- [DIRECTION]:
Copy out exactly the lines from the line containing "hide_parts(node)" to the end of the listing.
* * * *
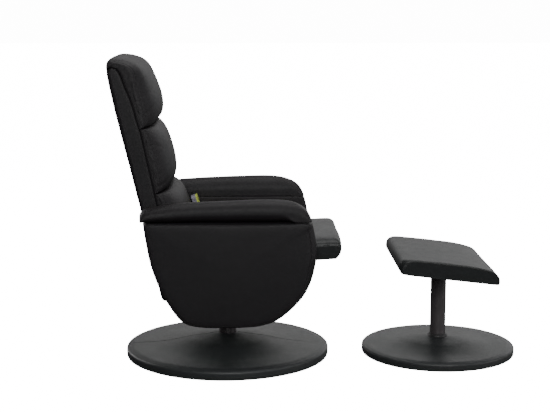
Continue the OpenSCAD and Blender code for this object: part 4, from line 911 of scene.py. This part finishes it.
# The camera sees a white room. Gloss sees a bright band low behind the chair, dim on its left
world = bpy.data.worlds.new("studio")
bpy.context.scene.world = world
world.use_nodes = True
nt = world.node_tree
nt.nodes.clear()
where = add(nt, "ShaderNodeTexCoord")
split = add(nt, "ShaderNodeSeparateXYZ")
link(nt, where, "Generated", split, "Vector")
behind = add(nt, "ShaderNodeMapRange",
    {"From Min": 0.3, "From Max": 0.95, "To Min": 0.57, "To Max": 1.55})
link(nt, split, "Y", behind, "Value")


def levels(axis, stops):
    """Grey levels over the directions' share of an axis, 0.5 being level with the middle."""
    share = add(nt, "ShaderNodeMapRange", {"From Min": -1.0, "From Max": 1.0})
    link(nt, split, axis, share, "Value")
    grey = add(nt, "ShaderNodeValToRGB")
    while len(grey.color_ramp.elements) < len(stops):
        grey.color_ramp.elements.new(0.5)
    for e, (at, level) in zip(grey.color_ramp.elements, stops):
        e.position, e.color = at, (level, level, level, 1)
    link(nt, share, "Result", grey, "Fac")
    return grey


sideways = levels("X",
    ((0.05, 0.33), (0.38, 0.33), (0.46, 0.74), (0.595, 0.7), (0.68, 1.0), (0.95, 0.9)))
above = levels("Z",
    ((0.3, 0.08), (0.5, 0.26), (0.585, 0.96), (0.69, 1.0), (0.735, 0.22), (1.0, 0.25)))
both = add(nt, "ShaderNodeMath", operation="MULTIPLY")
link(nt, behind, "Result", both, 0)
link(nt, above, "Color", both, 1)
turned = add(nt, "ShaderNodeMath", operation="MULTIPLY")
link(nt, both, "Value", turned, 0)
link(nt, sideways, "Color", turned, 1)
glow = add(nt, "ShaderNodeBackground")
link(nt, turned, "Value", glow, "Strength")
white = add(nt, "ShaderNodeBackground", {"Strength": 18.0})
path = add(nt, "ShaderNodeLightPath")
pick = add(nt, "ShaderNodeMixShader")
link(nt, path, "Is Camera Ray", pick, "Fac")
nt.links.new(glow.outputs[0], pick.inputs[1])
nt.links.new(white.outputs[0], pick.inputs[2])
out = add(nt, "ShaderNodeOutputWorld")
nt.links.new(pick.outputs[0], out.inputs["Surface"])


def softbox(name, place, aim, size, watts):
    """A rectangular area light that faces its aim."""
    data = bpy.data.lights.new(name, "AREA")
    data.shape = "RECTANGLE"
    data.size, data.size_y = size
    data.energy = watts
    obj = bpy.data.objects.new(name, data)
    bpy.context.scene.collection.objects.link(obj)
    obj.location = place
    obj.rotation_euler = (Vector(aim) - Vector(place)).to_track_quat("-Z", "Y").to_euler()


softbox("top_box", (0.6, 0.3, 3.4), (0.3, 0, 0.4), (3.2, 2.6), 60)
softbox("right_box", (3.4, -0.7, 0.9), (0.2, 0, 0.5), (1.6, 2.2), 17)
softbox("left_box", (-2.8, 0.9, 1.8), (-0.1, 0, 0.4), (1.6, 2.2), 7)
softbox("rear_box", (-3.6, 3.2, 1.7), (0, 0, 0.6), (2.4, 2.2), 45)
softbox("camera_box", (0.5, -4.6, 2.2), (0.2, 0, 0.5), (3.4, 2.4), 126)

LENS, EYE = 83.78, Vector((0.05929961, -4.34183186, 1.23118841))
RIGHT, UP = Vector((0.99970149, -0.02443218, 0)), Vector((0.00395278, 0.16173748, 0.9868259))
data = bpy.data.cameras.new("camera")
data.lens, data.sensor_width, data.sensor_fit = LENS, 36, "HORIZONTAL"
data.clip_start, data.clip_end = 0.05, 200
camera = bpy.data.objects.new("camera", data)
bpy.context.scene.collection.objects.link(camera)
camera.matrix_world = Matrix.Translation(EYE) @ Matrix(
    (RIGHT, UP, RIGHT.cross(UP))).transposed().to_4x4()
bpy.context.scene.camera = camera
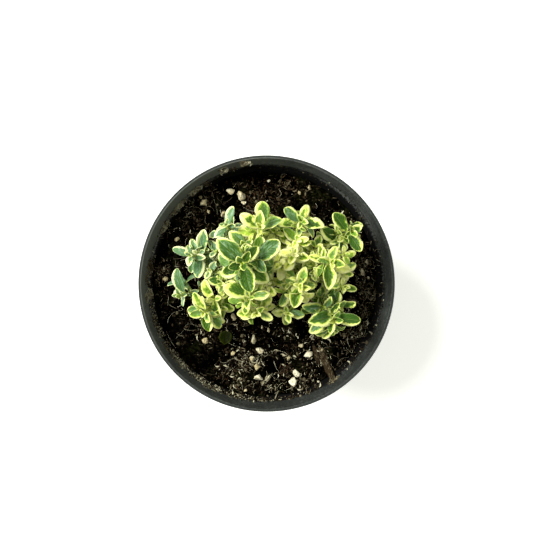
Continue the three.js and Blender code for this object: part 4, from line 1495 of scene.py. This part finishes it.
def add_buds(pile, shoot, border, draw):
    """Young leaves that stand up between the first pair, at the tip."""
    base, axes = shoot.at_pair(0)
    for hand in (0, 1):
        rank_heading, rank_length = shoot.rank(0, hand)
        lift = math.radians(draw.uniform(66, 80))
        length = rank_length * BUD_SHARE * draw.uniform(0.75, 1.25)
        aim = math.radians(rank_heading) + 0.5 * math.pi + draw.uniform(-0.2, 0.2)
        bud = small_leaf(base, axes, aim, lift, length, draw)
        add_leaf(pile, bud, BUD_BLADE, own_numbers(0.4 * border, BUD_TINT, draw), draw)


def add_twigs(pile, shoot, k, border, tint, draw):
    """A short leafy twig out of each axil of a lower pair."""
    base, axes = shoot.at_pair(k)
    up = axes[2]
    for hand in (0, 1):
        rank_heading, rank_length = shoot.rank(k, hand)
        heading = math.radians(rank_heading + draw.uniform(-25, 25))
        growth = (outward(axes, heading) + up * draw.uniform(0.6, 1.2)).normalized()
        side = growth.cross(up).normalized()
        twig = Shoot(base, base + growth * (rank_length * draw.uniform(0.25, 0.6)))
        add_stem(pile, twig, *TWIG_RADII, TWIG_AGE)
        for number, (share, lift) in enumerate(TWIG_LEAVES):
            for turn in (0, math.pi):
                length = rank_length * share * draw.uniform(0.8, 1.25)
                aim = turn + number * 0.5 * math.pi + draw.uniform(-0.3, 0.3)
                place = twig.tip - growth * (TWIG_PAIR_STEP * (1 - number))
                angle = math.radians(lift + draw.uniform(-14, 14))
                twig_axes = (side, growth.cross(side), growth)
                leaf = small_leaf(place, twig_axes, aim, angle, length, draw)
                # twig leaves get the same paler, fresher look, partly painted fill light
                own = own_numbers(LOW_BORDER * border, tint + LOW_TINT, draw)
                add_leaf(pile, leaf, BUD_BLADE, own, draw)


def grow_spray(name, rows, index):
    """The shape of a spray: its stems, the leaves that its solid has, its buds and its twigs."""
    pile = Pile("stem", "leaf_place", "leaf_self", "leaf_more")
    draw = random.Random(SPRAY_SEED + index)
    wobbles = draws_from(WOBBLE_SEED + WOBBLE_SEED_STEP * index)
    solid = corner_tree(f"spray_{name}")
    border, tint, breadth, *twigs = SPRAY_LOOKS[name]
    twig_pair = twigs[0] if twigs else TWIG_PAIR
    for shoot in shoots_of(rows):
        main = shoot.is_main
        radius, age = (STEM_RADIUS, 1) if main else (FORK_RADIUS, FORK_AGE)
        add_stem(pile, shoot, radius, SHOOT_RADIUS, age)
        lowest = shoot.start.z + BARE_FOOT + (STEM_DEPTH if main else 0)
        for k in range(0 if main else 1, shoot.pairs):
            bare = shoot.tip.z - PAIR_DROP[k] < lowest
            for hand in (0, 1):
                wobble = [next(wobbles) for _ in range(WOBBLES)]
                leaf = None if bare else find_leaf(shoot, k, hand, wobble, solid)
                if leaf is None:
                    continue
                leaf.width *= breadth
                # Leaves low in the clump get wider borders and fresher green: partly age, partly
                # painted fill light for their shade.
                youth_and_fill = max(0, 0.45 - 0.25 * k) if k < 4 else LOW_TINT
                age_and_fill_widening = mix(1, LOW_BORDER, max(0, min(1, (k - 1) / 3)))
                own = own_numbers(border * age_and_fill_widening, tint + youth_and_fill, draw)
                add_leaf(pile, leaf, BLADE, own, draw)
            if k == 0:
                add_buds(pile, shoot, border, draw)
            if k >= twig_pair and not bare:
                add_twigs(pile, shoot, k, border, tint, draw)
    return pile.whole()


leaf_finishes = {name: leaf_finish(name, *colours) for name, colours in LEAF_COLOURS.items()}
slots = {part["node"]: part["material_slot"] for part in frame["record"]["subparts"]}
for index, (name, rows) in enumerate(SPRAYS.items()):
    node = f"spray_{name}"
    leaf_look = leaf_finishes["cream_and_brightened_leaf" if name in CREAM_AND_BRIGHTENED_SPRAYS else slots[node]]
    spray = finish_piece(f"thyme_{name}", grow_spray(name, rows, index), leaf_look, stem_finish)
    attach(spray, "root")
    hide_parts(node)

# ---------------------------------------------------------------- a fallen leaf
# One dropped leaf, dark and soggy, that lies flat on the mix in front of the clump. It is nearly
# as broad as it is long, and all of one dull green.

FALLEN_PLACE = (-19.0, -28.2)
FALLEN_HEADING = math.radians(80)
FALLEN_SIZE = 6.6
FALLEN_OWN = (0.5, 0.1, 0.55)  # its seed, its border's width and its tint
FALLEN_SEED = 9
FALLEN_COLOURS = [
    (0.0045, 0.0065, 0.0005), (0.022, 0.030, 0.0015),
    (0.016, 0.021, 0.0015), (0.009, 0.012, 0.0015), (0.01, 0.015, 0.002),
]

pile = Pile("leaf_place", "leaf_self", "leaf_more")
base = Vector((*FALLEN_PLACE, soil_top(*FALLEN_PLACE) + 0.7))
out = Vector((math.cos(FALLEN_HEADING), math.sin(FALLEN_HEADING), 0.05)).normalized()
face = (Vector((0.1, 0.05, 1)) - out * out.z).normalized()
leaf = Leaf(base, out, face, FALLEN_SIZE, FALLEN_SIZE, 0.1, 0.1)
add_leaf(pile, leaf, BLADE, FALLEN_OWN, random.Random(FALLEN_SEED))
fallen_look = leaf_finish("fallen_leaf", *FALLEN_COLOURS, bloom=-1, shine=0.02, young=0)
fallen_leaf = finish_piece("fallen_leaf", pile.whole(), fallen_look)
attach(fallen_leaf, "root")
* * * *
- [ANSWER BELOW]:
    hide_parts(node)

# ---------------------------------------------------------------- a fallen leaf
# One dropped leaf, dark and soggy, that lies flat on the mix in front of the clump. It is nearly
# as broad as it is long, and all of one dull green.

FALLEN_PLACE = (-19.0, -28.2)
FALLEN_HEADING = math.radians(80)
FALLEN_SIZE = 6.6
FALLEN_OWN = (0.5, 0.1, 0.55)  # its seed, its border's width and its tint
FALLEN_SEED = 9
FALLEN_COLOURS = [
    (0.0045, 0.0065, 0.0005), (0.022, 0.030, 0.0015),
    (0.016, 0.021, 0.0015), (0.009, 0.012, 0.0015), (0.01, 0.015, 0.002),
]

pile = Pile("leaf_place", "leaf_self", "leaf_more")
base = Vector((*FALLEN_PLACE, soil_top(*FALLEN_PLACE) + 0.7))
out = Vector((math.cos(FALLEN_HEADING), math.sin(FALLEN_HEADING), 0.05)).normalized()
face = (Vector((0.1, 0.05, 1)) - out * out.z).normalized()
leaf = Leaf(base, out, face, FALLEN_SIZE, FALLEN_SIZE, 0.1, 0.1)
add_leaf(pile, leaf, BLADE, FALLEN_OWN, random.Random(FALLEN_SEED))
fallen_look = leaf_finish("fallen_leaf", *FALLEN_COLOURS, bloom=-1, shine=0.02, young=0)
fallen_leaf = finish_piece("fallen_leaf", pile.whole(), fallen_look)
attach(fallen_leaf, "root")